A: Try using the CSS3 drop shadow property, or use transparent PNGs as background images. A useful technique is detailed here: http://dev.opera.com/articles/view/css3-border-background-boxshadow/ The technique covered in the "CSS drop shadows" movie in the Dreamweaver CS4 with CSS Essential Training course will work if the drop-shadow file is prepared with a transparent background and saved as a 24 bit PNG file.
Q: While attempting to share assets between layers of a Fireworks file, as instructed in the Chapter 3 tutorial “Page creation and asset sharing,” an error message reads "Master page layers are not editable from other pages. Shared layers cannot be made a sub layer.”
A: This problem often occurs when attempting to edit or move a layer that is set as a master page layer. To avoid this error, switch to the master page and note the shared layers. Any editing to those layers must be done while on the master page.
Q: Is it possible to build a page using Dreamweaver CS4 Starter Pages, then use the CSS code in a site that was written using Visual Studio? In Chapter 2, the author states that the CSS must be embedded within Dreamweaver. Does that mean a Starter Page cannot be used withing a site built with another tool?
A: When the author states, "the CSS must be placed inside the page," he is referring to the creation of custom Starter Pages, in addition to the ones already included in Dreamweaver. Once the Starter Page is created, CSS can be placed as embedded styles or in an external style sheet, so it is possible to use Starter Pages with Visual Studio or another web design tool.
Q: In the "Preparing custom starter pages" video, the author’s screen shows the CSS Styles panel with listings displayed in an outline mode, connected by vertical lines. How can I get my CSS Styles panel to display this way? I am using a Mac, while the author uses a Windows machine. Is this a case where the difference is based on the specific operating system?

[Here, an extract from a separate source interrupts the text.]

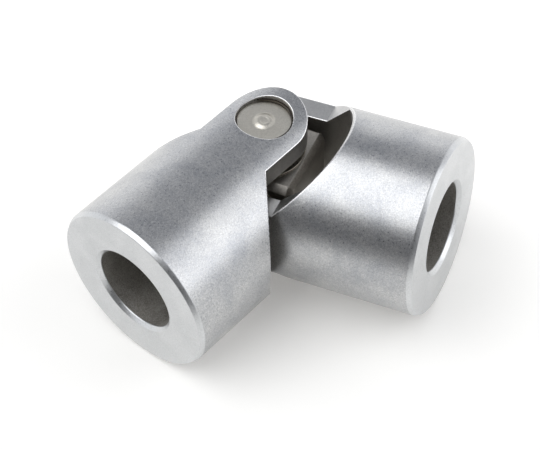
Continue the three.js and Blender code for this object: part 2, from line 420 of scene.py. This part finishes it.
# What the cutting tools leave on a fork. The depths are in mm.
FORK_FINISHES = {
    # The outside of the cold-drawn bar, left as it came: cool, satin and mottled, with pits.
    "drawn_bar": {
        "dark": "#a4a6aa", "light": "#c9c9c8", "roughness": 0.31, "grain": 0.016,
        "marks": 0.001, "pits": 0.38, "lay": "turned", "speckle": 0.22,
    },
    # Slotted with a wheel cutter: duller, with faint streaks along the slot, and drawn darker as painted
    # shade inside the slot.
    "slotted_steel_painted_shade": {
        "dark": "#94918c", "light": "#aaa7a2", "roughness": 0.48, "grain": 0.008,
        "marks": 0.004, "pits": 0.2, "lay": (0.3, 3, 3),
    },
    # Profiled with an end mill: clean and grey, with streaks along the pin.
    "profiled_steel": {
        "dark": "#b4b4b4", "light": "#c8c8c7", "roughness": 0.34, "grain": 0.008,
        "marks": 0.004, "pits": 0.2, "lay": (3, 3, 0.3),
    },
    # Bored and reamed: rough and brown-grey, and drawn dark as painted shade inside the bore and on the
    # walls of the ear holes.
    "reamed_steel_painted_shade": {
        "dark": "#8a8782", "light": "#b4b1ab", "roughness": 0.66, "grain": 0.04,
        "marks": 0.003, "pits": 0.4, "lay": "turned", "speckle": 0.25,
    },
    # Faced and chamfered in the lathe: the cleanest and brightest of the broad faces.
    "faced_steel": {
        "dark": "#c3c5c6", "light": "#d5d6d7", "roughness": 0.31, "grain": 0.005,
        "marks": 0.003, "pits": 0.2, "lay": "turned", "speckle": 0.07,
    },
    # Broken with a fine file: a thin line along each edge that glints from its rounding, and is drawn
    # lighter than the faces round it as a painted highlight.
    "filed_steel_painted_glint": {
        "dark": "#d2d2d2", "light": "#e4e4e4", "roughness": 0.26, "grain": 0.004,
        "marks": 0.001, "pits": 0.1, "lay": (2, 2, 2),
    },
}
FACED_DEPTH = 0.85  # the facing tool's finish reaches this deep, chamfers included
NEAR = 0.05  # a face this close to a surface belongs to it
ACROSS_HOLE = 0.5  # the most that the wall of a hole leans along it
IN_LINE = 0.05  # the most that a slot's face leans along the slot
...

A: That is indeed one of the (minor) interface differences between the Mac and the PC. In the Mac version of Dreamweaver, the All view of the CSS Styles panel shows top-level CSS files or style tags with a small triangle beside them. They can still be explored or minimized by clicking on them to toggle them. They still show an "outline" view, just without the connecting lines. The functionality is not affected in any way.